On Mon, Oct 19, 2009 at 4:35 PM, Bobby Johnson <bobby....@gmail.com> wrote:
> thanks for the pointer, Ill give it another go sometime in the coming weeks.
>
> On Mon, Oct 19, 2009 at 4:30 PM, Simone Busoli <simone...@gmail.com>
> wrote:
>>
>> If you were the cashier, how would you calculate it? That's your solution
>> :)
>>
>> On Tue, Oct 20, 2009 at 01:27, Bobby Johnson <bobby....@gmail.com>
>> wrote:
>>>
>>> You are the second person that I have discussed this with to mention
>>> grouping the books. I may be to close to my solution to see it yet. I'll
>>> have to let it percolate for a few days.

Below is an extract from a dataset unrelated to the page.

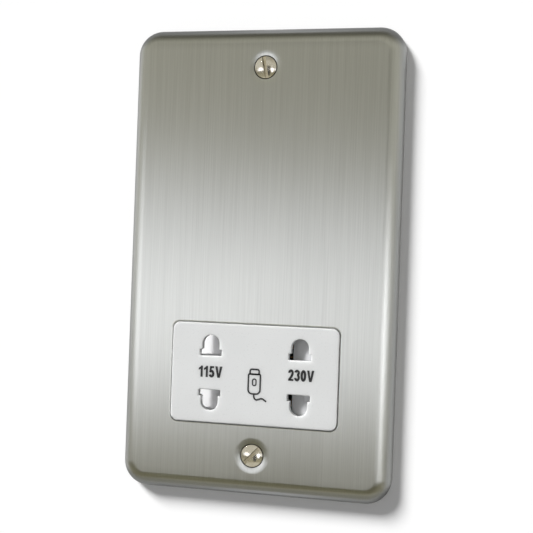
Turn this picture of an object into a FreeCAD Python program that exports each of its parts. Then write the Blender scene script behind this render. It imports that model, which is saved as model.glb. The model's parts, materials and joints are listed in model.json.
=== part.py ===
# Flush shaver supply unit for a bathroom wall, with a brushed steel face plate.
# Frame: +Z up, +Y into the wall, x to the right as one faces the plate.
# Origin: the centre of the plate's rear rim, which lies on the wall. Lengths are in millimetres.
import FreeCAD, Part

import math
import os

V = FreeCAD.Vector

# Face plate, pressed from one sheet
plate_w = 86.0
plate_h = 146.0
plate_depth = 6.5
plate_t = 1.2
plate_corner_r = 8.0
plate_edge_r = 5.0
fixing_from_end = 12.7

# Raised countersunk fixing screws in their dimples
screw_head_r = 3.42
screw_dome_h = 1.0
screw_rim_h = 0.3
screw_sunk = 0.2
screw_slot_w = 1.1
screw_slot_deep = 1.1
screw_neck_r = 1.5
screw_r = 1.75
screw_length = 35.0
upper_slot_deg = 100.0
lower_slot_deg = 46.0
dish_r = 5.6
dish_drop = 0.15
dish_lip_r = 3.75
dish_hole_r = 2.05
cone_clearance = 0.05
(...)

This seems to be key to dealing with the optimization side of this
problem (short of doing it brute-force).
Attached.
For erlang newbs (those with slightly less experience than myself),
with erlang installed:
oseiler@oseiler ~/work/priv/katapotter $ erl
Erlang R13B02 (erts-5.7.3) [source] [64-bit] [smp:4:4] [rq:4] [async-threads:0]
Eshell V5.7.3 (abort with ^G)
1> c(katapotter).
{ok,katapotter}
2> katapotter:test().
All 29 tests passed.
ok
3> katapotter:price([2, 2, 2, 1, 1]).
38.4
4> q().
It doesn't actually care what the numbers are, and can take strings as
well. Things work fine as long as there aren't more than 5 distinct
values:
9> katapotter:price(['half-blood prince', 'philosophers stone']).
15.2
Note that these aren't strings in Erlang; they're atoms. In this
context using strings (double-quotes) doesn't change the behaviour,
however.
10> 8*5*0.75.
30.0
11> katapotter:price([0,1,2,3,4]).
30.0
12> katapotter:price([1,2,3,4,5]).
30.0
13> katapotter:price([0,1,2,3,4,5]).
48
Based on the problem statement that last result is undefined, but one
could argue that it should be 38. I'm not worrying about this myself,
however, because then I'd need to figure out what [0,1,2,3,4,5,6]
should do (46, I guess).
As for the code, I'm not completely happy with some of the naming. The
logic around sort_by_cost_for_next_book is a bit complicated, but I
hope the intent is clear. This is pretty much the most important part
of this solution.
Cheers
Oliver
PS. Made some edits to the source in the process of typing this, and
I'm not entirely sure that gmail got the attachment correct, but the
important bits should be there.
Here is my solution. It turns out to look a lot like Simone's.
http://github.com/dougbradbury/potter_kata
I realized something in doing this kata. I think there is an
incorrect assumption that when doing TDD, you don't have to think
about the algorithm at all.
I played dumb all the way up to the last test that requires you to
optimize the groupings, and then I completely rewrote the algorithm.
I extract two classes along the way, TDDing each class as I discovered
that I needed it.
What approaching the algorithm test first did for me was to help me
reason about it. I started out with no idea how to solve it. By
working through the easy cases, I got to understand the domain. I
left it overnight and in the morning I had the pieces put together in
my head.
TDD changes the way we THINK about code.